My gran also recounts the day her youngest son (my uncle) came home from school and was exasperated looking for one of his lost toys. “Where is that fucking motor car?” he muttered to himself, barely six years old. My gran can't remember whether or not he ever found it.


Years later that same uncle was eavesdropping on his own young son playing cowboys in his bedroom and narrating the story and the acting parts of a classic tale of one small town sheriff and his nemesis, “Who do you think you are coming round here causin’ trouble?” said the boy as the lawman. His nemesis replies in a cartoon Western drawl, “I’m... just... some... fuckin’ guy...” he slurs as he draws his weapons and lets the bullets rip.

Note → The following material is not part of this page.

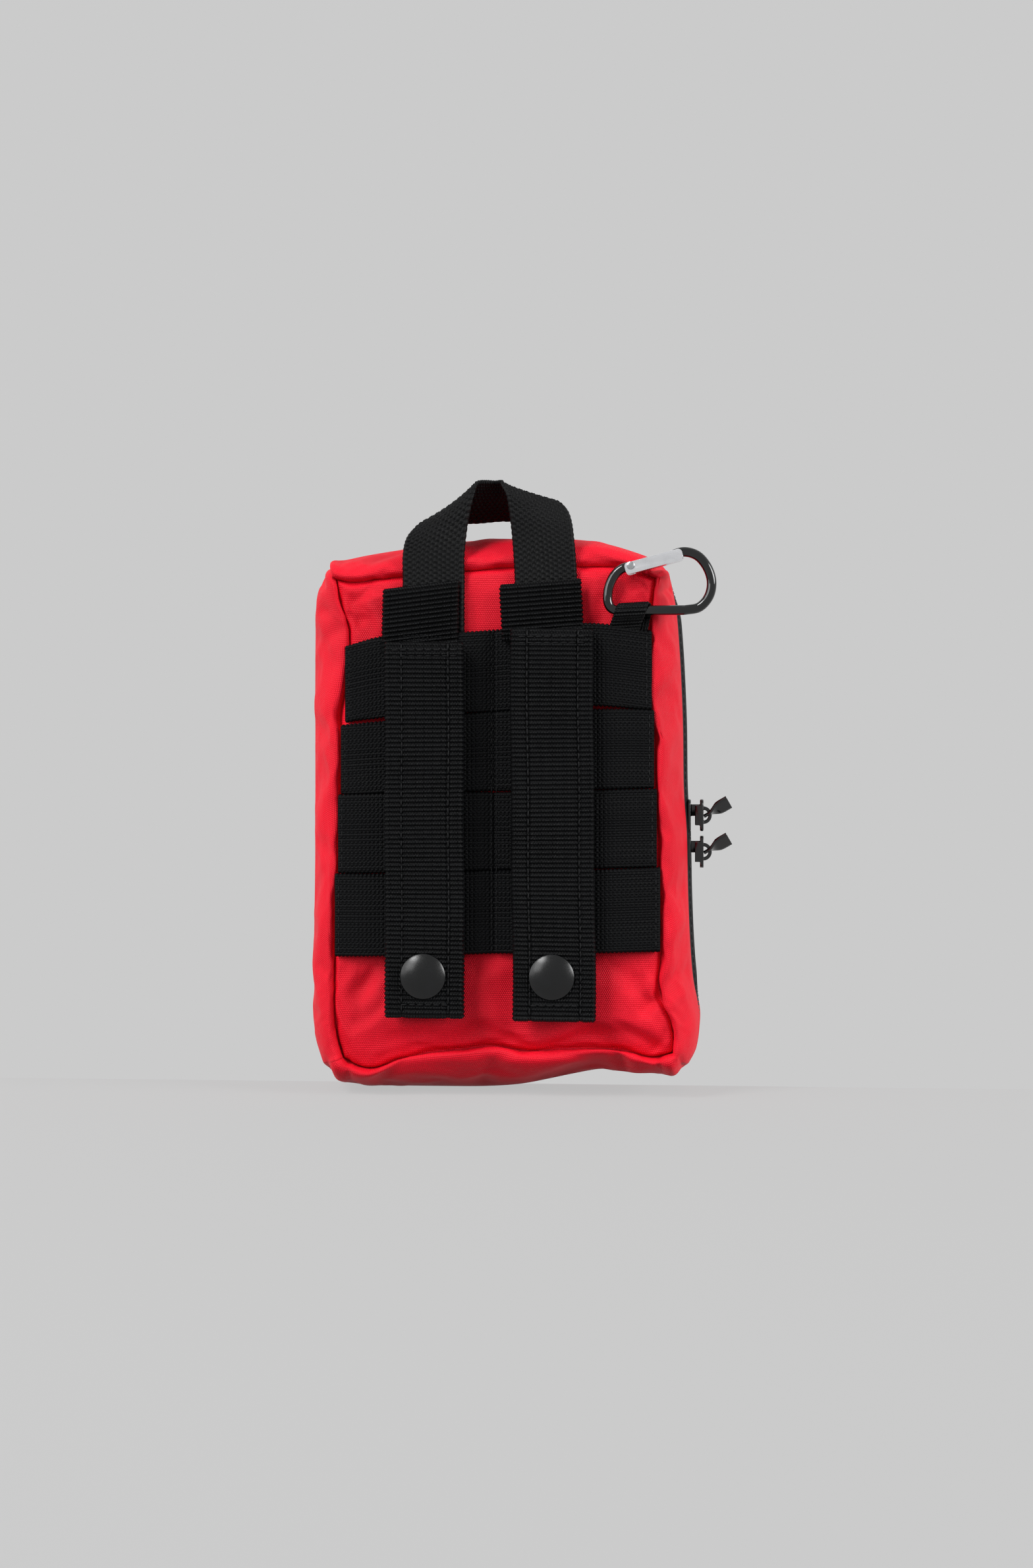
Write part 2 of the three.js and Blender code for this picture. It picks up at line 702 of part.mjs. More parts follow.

My son recently warned me not to write a book about him, so I tread carefully with this one but it’s too good to pass up. It was simple and it was heartfelt. Relentlessly tormented by his younger sister who ignored his repeated warnings he was moved to anger and was considering some serious name calling. Worked up into a frenzy he suddenly screamed at her, “Get off me, you...you...you Bagina!”


Hence the new word that enters the pantheon of nicknames for ladybits that exist for all to enjoy. Have it on me. Bagina- use it with my blessing. But not in front of the kids, please.